STUDY BY MICROTOMOGRAPHY OF THE IMPAIRMENT BY POROSITY OF THE FATIGUE RESISTANCE OF AL-Si_9Cu_3 CASTINGS

摘要

The fatigue resistance of casting alloys is influenced by several factors specific to the material used and to the loading conditions. Among the former, the porosity, in competition with the dendrite spacing and the possible presence of precipitates, plays a non-negligible role. The objective of this study is to quantify the impairment by pores of the life of AI-Si_9Cu_3 castings shaped by pressure diecasting. The experimental approach is based on the nondestructive characterization by X-ray microtomography of fatigue specimens that are then tested in cyclic tension. The microtomographie data are processed so as to segment the initial specimen into two constituents, the matrix and the pores. The geometry and distribution of the pores are analyzed individually and statistically. The segmented volume image is also used as input for a finite-element analysis. This analysis, based on an elastic calculation, identifies zones of stress concentration. A refined pore meshing technique has been developed on this occasion. The spatial distribution of the Von Mises equivalent stress, which takes the form of a scalar field, is exported as a volumetric image that can be manipulated using the same tools used for the tomographic images.

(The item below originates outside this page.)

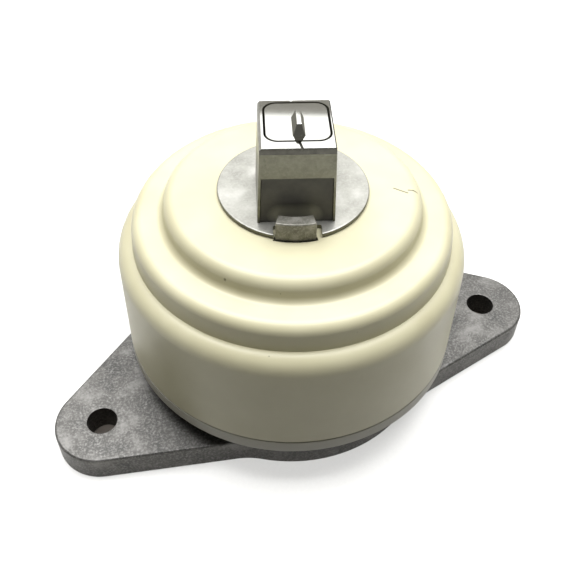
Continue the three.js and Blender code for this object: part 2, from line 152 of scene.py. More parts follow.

To each pore are thus associated a Von Mises stress and a zone of influence, which are then linked to the geometrical and morphological parameters of the pore and/or of its vicinity. This experimental and numerical approach reveals a strong correlation between the stress developed in me vicinity of the pores and their volume, and, to a lesser extent their minimum distance from the surface of the specimen. The stress concentration also serves to predict the zone of crack initiation.